» Data excerpt:

========

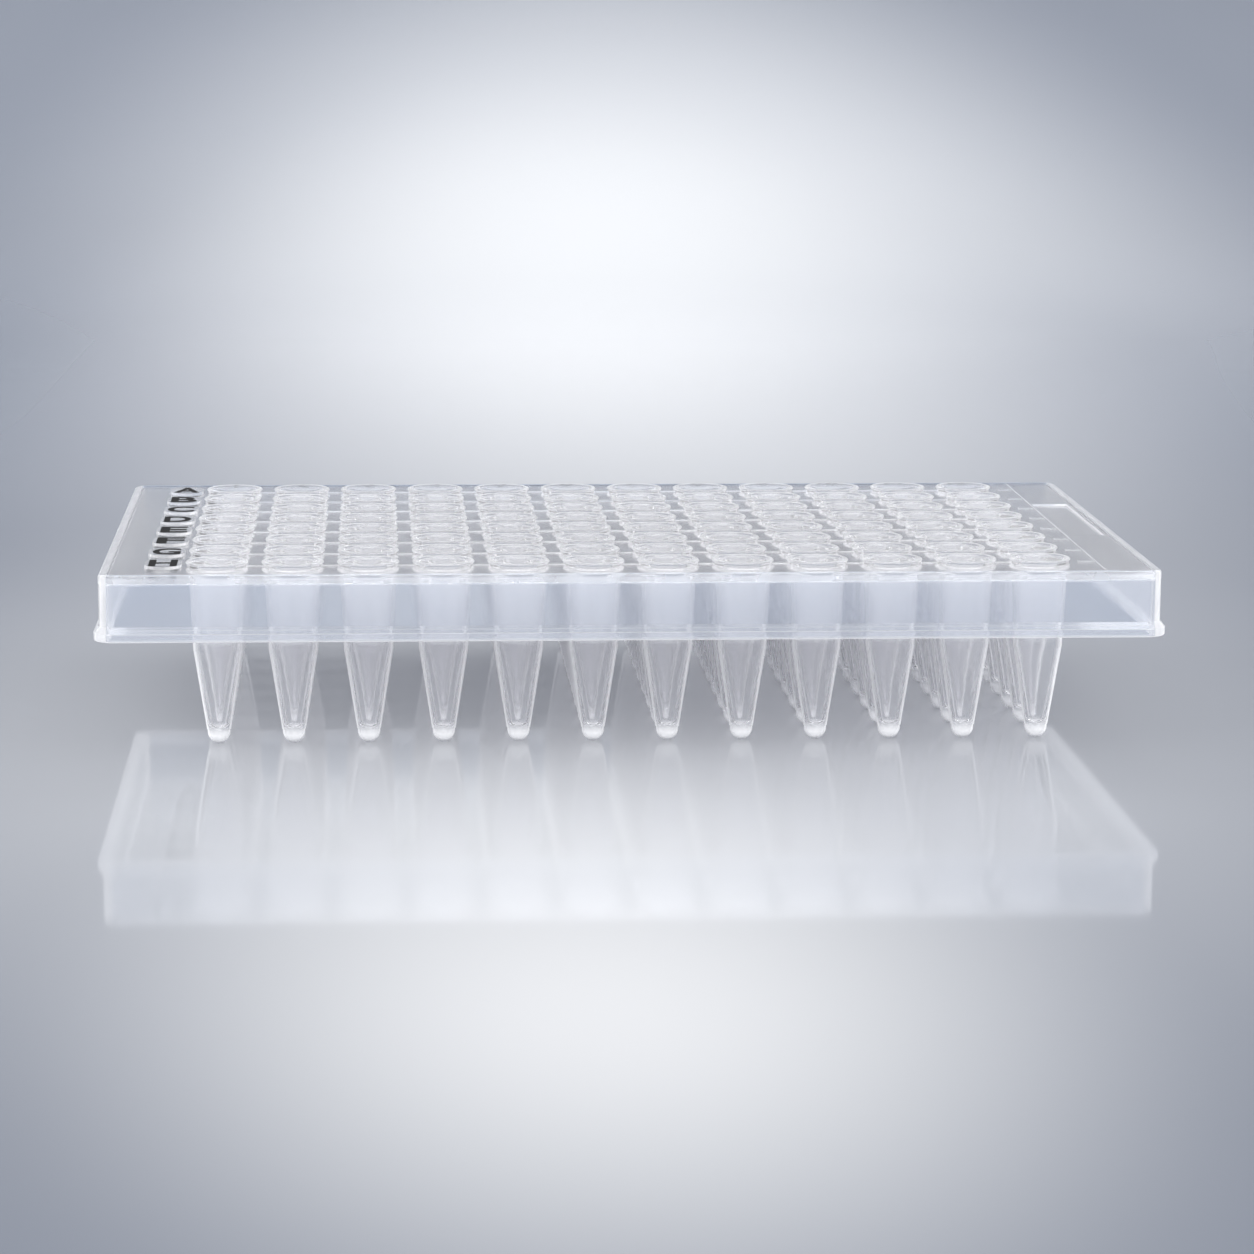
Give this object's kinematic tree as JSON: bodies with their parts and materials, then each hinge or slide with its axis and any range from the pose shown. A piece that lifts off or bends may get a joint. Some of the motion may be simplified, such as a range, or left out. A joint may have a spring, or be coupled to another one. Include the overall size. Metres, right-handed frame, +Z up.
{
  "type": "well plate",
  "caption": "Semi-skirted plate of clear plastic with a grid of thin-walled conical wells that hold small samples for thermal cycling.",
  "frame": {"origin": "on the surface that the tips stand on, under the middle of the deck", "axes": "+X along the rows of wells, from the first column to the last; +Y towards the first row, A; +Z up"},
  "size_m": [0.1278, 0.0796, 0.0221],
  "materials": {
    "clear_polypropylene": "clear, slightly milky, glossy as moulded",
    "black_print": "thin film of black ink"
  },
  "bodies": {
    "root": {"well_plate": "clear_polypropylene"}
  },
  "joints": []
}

========

» Task requirements: Print the whole listing again, exactly.

» Worked solution:
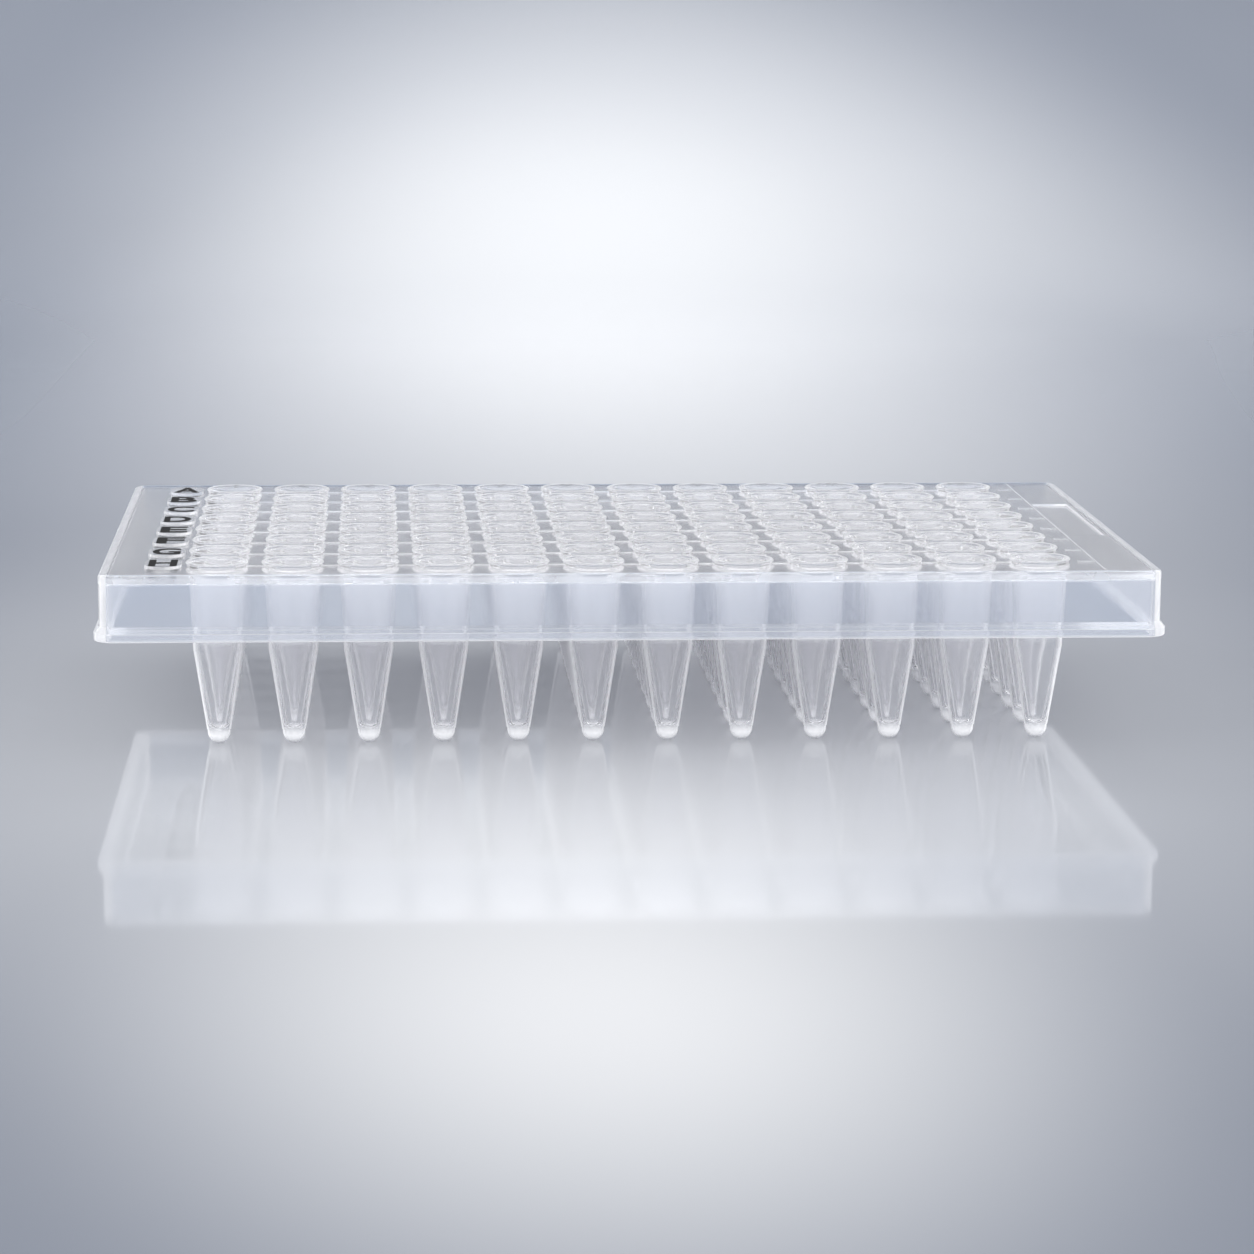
Give this object's kinematic tree as JSON: bodies with their parts and materials, then each hinge or slide with its axis and any range from the pose shown. A piece that lifts off or bends may get a joint. Some of the motion may be simplified, such as a range, or left out. A joint may have a spring, or be coupled to another one. Include the overall size. Metres, right-handed frame, +Z up.
{
  "type": "well plate",
  "caption": "Semi-skirted plate of clear plastic with a grid of thin-walled conical wells that hold small samples for thermal cycling.",
  "frame": {"origin": "on the surface that the tips stand on, under the middle of the deck", "axes": "+X along the rows of wells, from the first column to the last; +Y towards the first row, A; +Z up"},
  "size_m": [0.1278, 0.0796, 0.0221],
  "materials": {
    "clear_polypropylene": "clear, slightly milky, glossy as moulded",
    "black_print": "thin film of black ink"
  },
  "bodies": {
    "root": {"well_plate": "clear_polypropylene"}
  },
  "joints": []
}